Strappa così una promessa ai delegati di Australia e Nuova Zelanda, l'impegno a organizzare una delle edizioni future, entro il 1995, proprio in Sudafrica, in cambio del suo lavoro di lobbying sui delegati britannici. La mossa di Craven è vincente. Littlejohn e Shehadie accettano, Craven mantiene la sua promessa e anche se paga sulla sua pelle l'apertura del tavolo di trattativa con l'African National Congress ad Harare per la costruzione di una nazionale sudafricana di rugby multietnica (verrà ripudiato dai suoi connazionali per aver "sporcato" l'immagine bianca degli Springboks) la storia gli darà ragione e il mondiale di rugby del 1995, con Nelson Mandela a premiare la Nazionale sudafricana campione del mondo con il campo il primo giocatore nero della storia, l'ala Chester Williams, sancirà un punto decisivo nel processo di pacificazione della nazione.

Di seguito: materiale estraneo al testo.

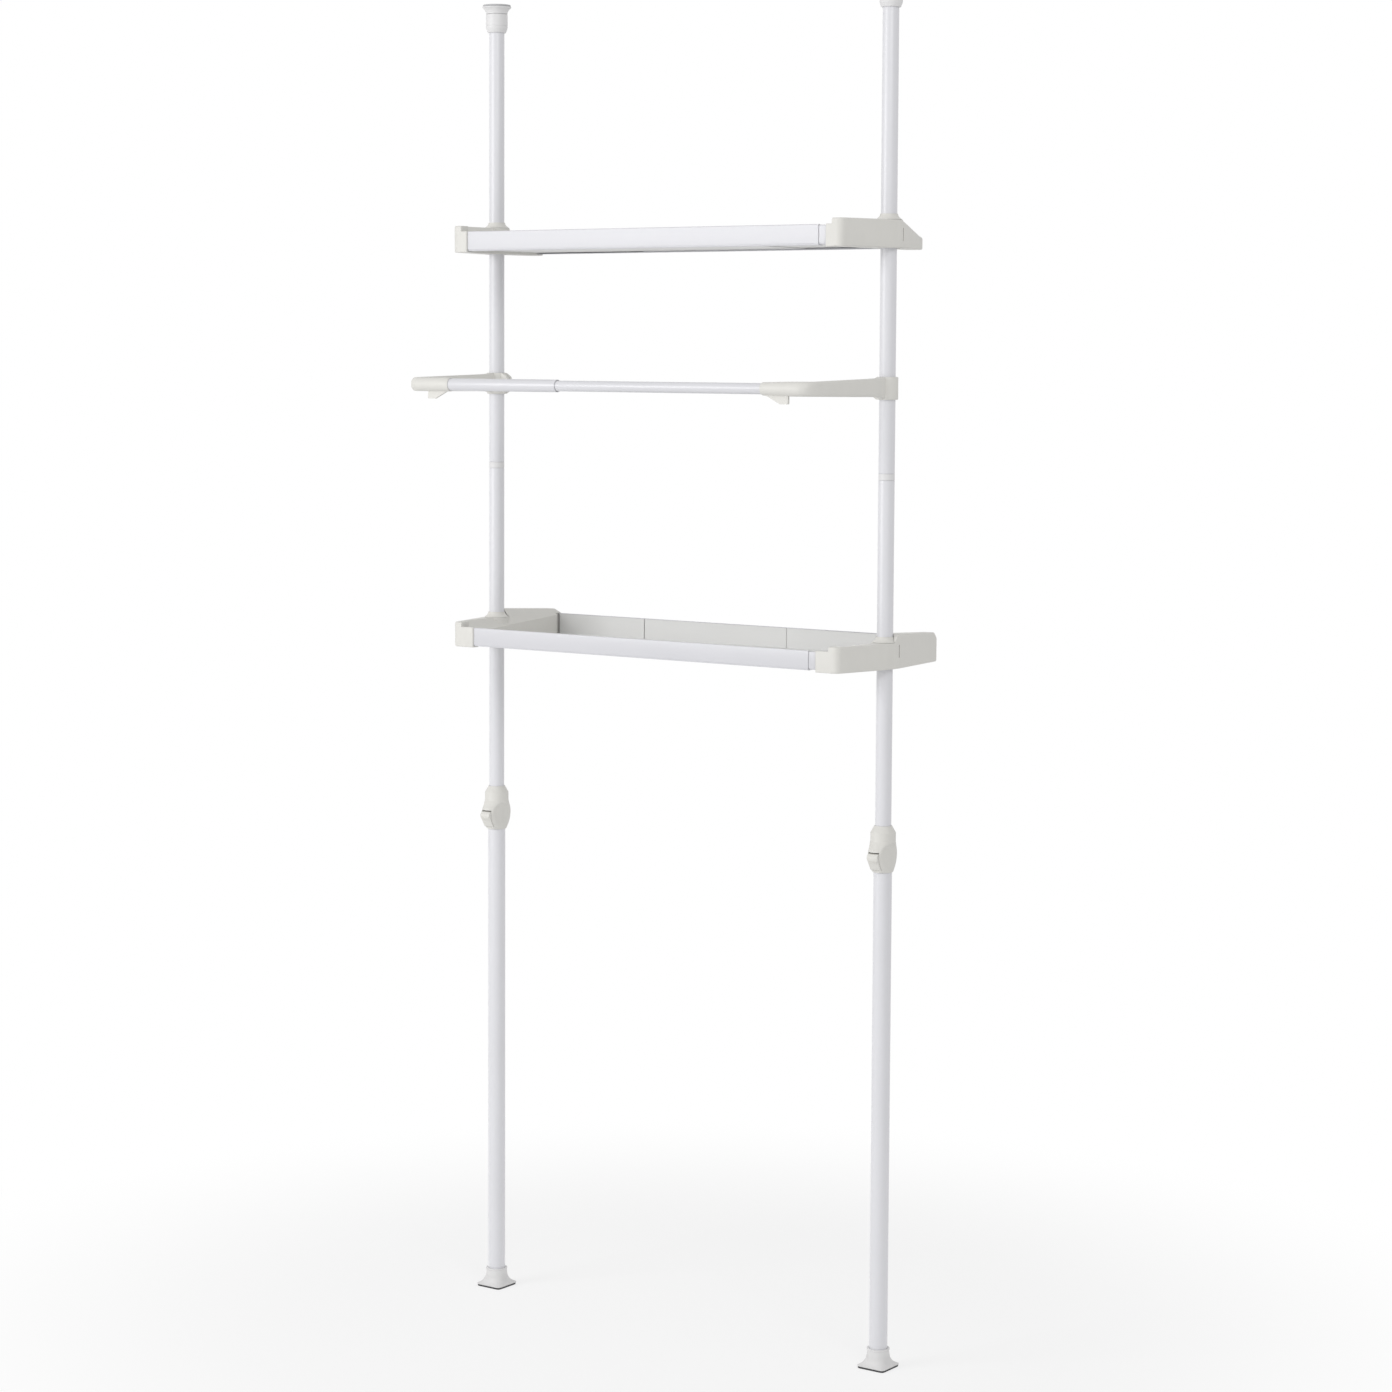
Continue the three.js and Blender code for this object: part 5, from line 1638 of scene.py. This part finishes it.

Il voto di Ferrasse è scontato, anche se il presidente francese mette subito in chiaro che al mondiale andranno invitate anche le squadre della FIRA (su tutte, Italia e Romania) organismo di cui lui è stato presidente, per garantire una reale rappresentatività internazionale al torneo. Restano da convincere i britannici e gli irlandesi. L'incontro del 20 marzo si conclude con un nulla di fatto, dopo ore di trattative e discussioni etiche sulle conseguenze che avrebbe l'organizzazione della coppa del mondo sulla professionalizzazione dei giocatori. I delegati delle isole britanniche non sembrano intenzionati a tornare sui loro passi. Il giorno seguente, giovedì 21 marzo, si ricomincia. Nella mattinata Ferrasse torna sui dettagli tecnici dell'evento, provando a spingere sul punto più evidente, l'inevitabilità che il rugby diventi, nel tempo, uno sport professionistico e di quanto sia ingenuo pensare di poterne bloccare lo sviluppo. I sedici delegati vanno a pranzo sul boulevard di Montparnasse, nel mitico bistrot La Coupole, un locale tipico della Parigi anni'30, fumoso e accogliente. Al momento del conto Dave Crave propone di non rientrare subito in riunione, ma di concedersi una gita in battello sulla Senna. A Parigi splende un sole morbido e il breve viaggio in barca servirà a schiarirsi le idee prima del voto finale.

Il gruppo accetta di buon grado. Ci si sposta dunque al molo di Grenelle, proprio di fronte all'Isola dei Cigni, e alle 15 in punto l'imbarcazione molla gli ormeggi e risale il fiume, superando il ponte di Pont de Bir-Hakeim, la Tour Eiffel e navigando sino alla Île de la Cité, l'isola fluviale in cui è possibile ammirare la basilica di Notre Dame. Crave parlotta a lungo con John Kendall Carpenter, uno dei delegati inglesi, avversario di tante battaglie sul campo contro il collega australiano Shehadie, e con il gallese Keith Rowlands. Rientrati in Rue du Commandant-René-Mouchotte 34 alle 17.45, i sedici funzionari sono pronti al voto segreto finale.

Il risultato è un sorprendente 8 a 6 in favore della coppa del mondo: Carpenter e Rowlands hanno votato contro le isole britanniche. Il mondiale di rugby si giocherà, nel 1987, in Australia e Nuova Zelanda, e sarà un successo di pubblico straordinario. Lo vinceranno gli All Blacks del capitano David Kirk, in finale contro la Francia di Pierre Berbizier, Philippe Sella e Serge Blanco, per 29 a 9.

John Kendall Carpenter verrà eletto capo del comitato organizzatore: resterà noto, per sempre, come "l'uomo che votò per il mondiale di rugby".